My Godwin-Sense was tingling

CRUZ Budget_Battle-0a51e

In Godwin’s Law news (and another instantiation of the Ad TyrranemAd Hitlerem), Ted Cruz’s recent Senate speech has a classic:

I suspect those same pundits who say [defunding Obamacare] can’t be done, if it had been in the 1940s we would have been listening to them. . . .They would have been saying, ‘You cannot defeat the Germans

In this case, it’s not an argument that what’s being opposed is wrong, but that not actively opposing the thing is wrong.  I think, then we have two different forms of the ad Hitlerem.

Direct Ad Hitlerem:

You do X or propose X

Hitler did X or proposed X

Therefore, you’re like Hitler and X is wrong.

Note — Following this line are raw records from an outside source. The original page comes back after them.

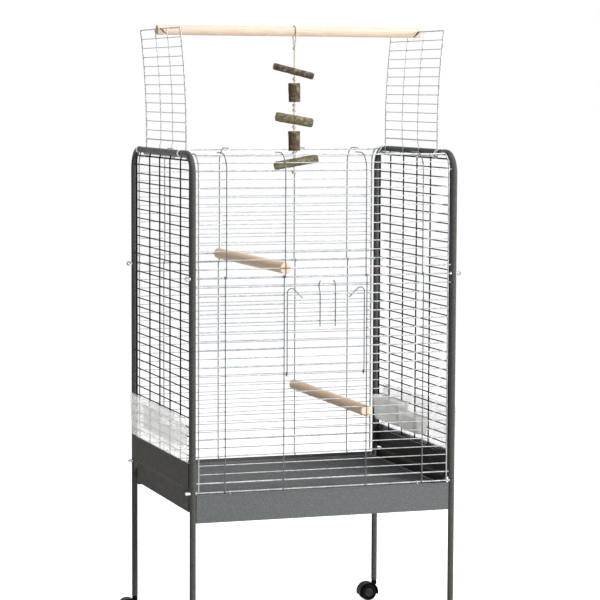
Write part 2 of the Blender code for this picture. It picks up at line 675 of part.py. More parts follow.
def roof_flap(name, side):
    """A wire flap that loops round its hinge rod and leans outward at the top."""
    rows = []
    for index in range(FLAP_ROWS):
        z = FLAP_FIRST_Z + index * FLAP_PITCH
        x = side * (FLAP_X + flare(z))
        radius = EDGE_RADIUS if index in FLAP_TIED_ROWS else ROW_RADIUS
        rows.append(([(x, -FLAP_RAIL_Y, z), (x, FLAP_RAIL_Y, z)], radius))
    rise = (FLAP_TOP_Z - FLARE_START_Z) / FLARE_STEPS
    heights = [FLARE_START_Z + rise * step for step in range(FLARE_STEPS + 1)]
    loop = arc((FLAP_HINGE_X, FLAP_HINGE_Z), FLAP_HOOK_RADIUS, -250.0, 250.0, 5)
    uprights = []
    for y in (-FLAP_RAIL_Y, FLAP_RAIL_Y):
        route = [(side * x, y, z) for x, z in loop]
        route += [(side * (FLAP_X + flare(z)), y, z) for z in heights]
        uprights.append((route, RAIL_RADIUS))
    for y in FLAP_UPRIGHTS_Y:
        route = [(side * x, y, z) for x, z in loop]
        route.append((side * FLAP_X, y, FLAP_FIRST_Z - FLAP_STEP[0]))
        route.append((side * (FLAP_X - LAYER), y, FLAP_FIRST_Z - FLAP_STEP[1]))
        route += [(side * (FLAP_X - LAYER + flare(z)), y, z) for z in heights]
        uprights.append((route, UPRIGHT_RADIUS))
    piece = add_piece(name, wires(rows), "zinc")
    combine(piece, wires(uprights), "UNION")
    return piece


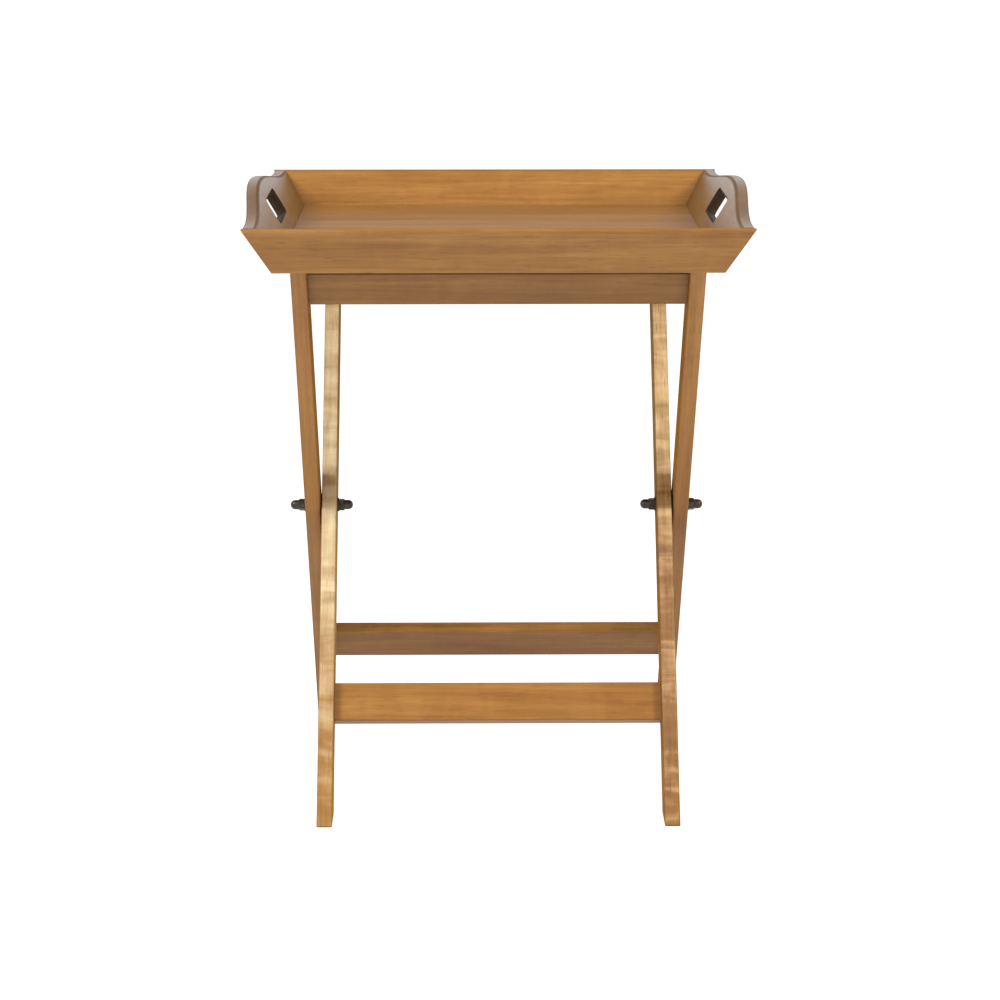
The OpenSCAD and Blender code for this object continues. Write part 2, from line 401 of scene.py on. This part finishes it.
def wood_layers(nodes, links, seed, stored):
    """The noises that make up the wood, each stretched along the grain in X."""
    shift = (seed * 3.7, seed * 5.1, seed * 2.3)

    def layer(scale, *settings):
        return noise(nodes, links, mapped(nodes, links, scale, shift, stored), *settings)

    pores = layer((38, 950, 950), 1, 0.5)
    return {
        "growth": layer((2.2, 34, 34), 3, 0.5, 0.3),
        "streaks": layer((7, 210, 210), 4, 0.6, 0.2),
        "fibres": layer((55, 1500, 1500), 2, 0.6),
        "blotches": layer((14, 26, 26), 3, 0.6, 0.6),
        "curl": layer((42, 9, 9), 3, 0.55, 0.8),
        "pores": map_range(nodes, links, pores, 0.66, 0.74, 0.0, 0.55),
    }


def painted_light_along_grain(nodes, links, layers, tone, colour, stored, second, shares, patchy):
    """The colour with its second tones mixed in by the distance along the grain: painted highlights on
    the inner legs, painted shade towards the outer legs' feet.
    """
    place = nodes.new("ShaderNodeAttribute")
    place.attribute_name = stored
    axes = nodes.new("ShaderNodeSeparateXYZ")
    links.new(place.outputs["Vector"], axes.inputs["Vector"])
    along = map_range(nodes, links, axes.outputs["X"], -LEG_REACH, LEG_REACH, 0, 1)
    stops = [((x + LEG_REACH) / (2 * LEG_REACH), (share,) * 3) for x, share in shares]
    turned = ramp(nodes, links, tone, list(zip(TONE_STOPS, second)))
    broken = weighted_sum(nodes, links, ramp(nodes, links, along, stops), [
        (layers["blotches"], 0.9 * patchy), (layers["curl"], 1.1 * patchy),
    ])
    return mix_colour(nodes, links, broken, colour, turned)


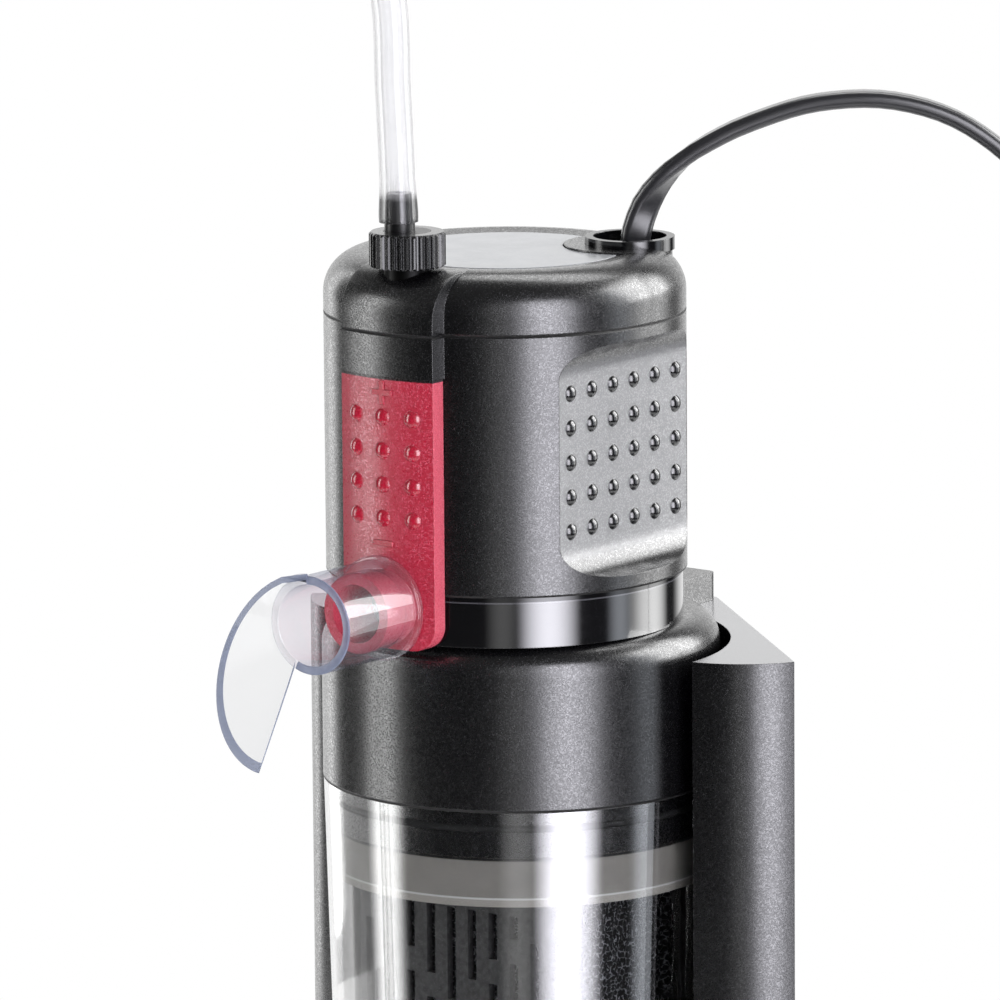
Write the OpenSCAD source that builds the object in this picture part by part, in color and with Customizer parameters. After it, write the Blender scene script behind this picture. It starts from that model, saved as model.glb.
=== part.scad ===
// Submersible canister filter on a corner holder, with air hose and power cable.
// Millimetres, +Z up. The origin is on the floor under the axis of the motor head,
// the outlet faces -Y and the holder stands behind the jar at +Y.

/* [Jar] */
// Height of the clear jar
jar_h = 150; // [130:1:180]
// Outer radius of the jar at its base
jar_base_r = 30.5; // [30:0.1:32]
// Wall of the jar
jar_wall = 2; // [1.5:0.1:2.2]
// Number of intake slots round the foot of the jar, an even count
intake_slots = 24; // [12:2:32]
// Width of an intake slot
intake_slot_w = 2.2; // [1.5:0.1:3]
// Height of an intake slot
intake_slot_h = 18; // [10:1:26]

/* [Collar] */
// Outer radius of the collar
collar_r = 34.3; // [34.2:0.1:36]
// Height of the collar above the jar
collar_h = 28.3; // [24:0.1:34]
// How far the collar and jar stand behind the head's axis
collar_back = 3.8; // [3:0.1:3.9]
// Rounding of the collar's top edge
collar_fillet = 5; // [3:0.1:6]
// Wall of the collar
collar_wall = 2.2; // [1.8:0.1:2.6]
// Depth of the skirt inside the jar
skirt_h = 8.1; // [6:0.1:10]
// Half width of the hook block that rests on the holder
hook_half_w = 9.2; // [8:0.1:11]
// Rear face of the hook block
hook_rear = 48.7; // [47:0.1:49]

/* [Media cartridges] */
// Height of a cartridge's round rim
rim_h = 8.6; // [7:0.1:10]
// Thickness of the cartridge plates
plate_t = 1.5; // [1.2:0.1:2]
// Width of a cartridge slot
slot_w = 1.8; // [1.4:0.1:2.4]
// Spacing of the slot columns
slot_pitch = 4.43; // [4:0.01:4.6]
// Height of a full slot
slot_h = 17.7; // [12:0.1:20]
// Bridge between two slots in a column
slot_web = 4.3; // [3:0.1:6]

/* [Pump] */
// Height of the neck between collar and head
neck_h = 8.7; // [8:0.1:9.5]
// Radius of the neck's spigot in the collar
spigot_r = 27.5; // [26.5:0.1:28]
// Length of the neck's spigot
spigot_h = 10; // [8:0.5:12]
// Inner radius of the impeller chamber
volute_r = 15; // [14:0.1:16]
// Radius of the rotor magnet
rotor_r = 8.6; // [8:0.1:8.8]
// Radius of the shaft
shaft_r = 1.5; // [1.2:0.1:2]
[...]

Here, I  think Cruz is making an indirect form of Ad Hitlerem.  It runs roughly:

He does X (and X is wrong)

We can stop him from doing X

His doing X is like Hitler’s doing Y

Therefore, he’s not only wrong to do X, but we’re wrong (read: appeasers) to not actively oppose and stop his doing X.

My view about Ad Hitlerem is that it’s a weak analogy, and that’s the case for both direct and indirect.  A further thing about the indirect form is that it depends on the direct form.  Essentially: This guy is like Hitler , so this guy is bad (Direct form); If you can stop a guy who’s bad like Hitler, you should as to fail to do so is appeasement (Indirect form).

6 thoughts on “My Godwin-Sense was tingling”

  1. I’m of two minds on Godwin here. On the one hand, it’s sad that so many disagreements are hitlerized (health food? You’re Hitler!). On the other hand, the invocation of the ad hiterlum and related forms seems to suggest arguments that fall below that threshold don’t merit such animosity. So, by way of response, what if we show Cruz (I know, stop laughing) that Obamacare isn’t really like Hitler at all. What does he say then?

  2. Hey John,
    This seems right, and it’s a function of the fact that the ‘appeasement’ analogy is a dependent form of the ‘ad hitlerum’ form. Both have the same, one might say, argumentative heat, but the latter, being a dependent form of the analogy, should rationally have that heat only if the direct form is correct. But it seems that (and I think this is the point you make about laughing) this wouldn’t have the effect we’d hope. Even if we break the hitler analogy, it seems the rheotrical force of the appeasement analogy persists.

  3. That’s right (this is somewhat of a corollary to my point, but the indirect is dependent on the direct).

    My other point is arguments of the ad tyrannem class bring with them a great deal of risk, as a pragmatic matter. If they’re an all-in kind of strategy, if they fail some kind of empirical test (say, Obamacare is nothing like Hitler as a matter of fact), then two things. First, in a rhetoric composed of Hiltler analogies, no argument is left. Second, perhaps as a consequence of the argumentative heat (great phrase), the Hitlerizer has wasted time and credibility.

  4. I missed your second line of thought, John. And that’s really the important one – that if you stick with the indirect ad hiterem after the direct is undermined, it says more about you than the situation.
    This is a thing we’ve touched on a few times here at the NS – that reverse ad hominem is certainly appropriate. That it may be inappropriate to infer that someone’s got a terrible argument from the fact he’s a jerk, but if someone keeps up a bad argument in the face of clear counter-evidence, it’s evidence he’s a jerk.

  5. It sounds like you’re developing a useful Hitler test. (Alas, irresponsible Nazi references have been rife in health care discussions the past several years.)

    (Newt Gingrich’s love of Hitler references also comes to mind.)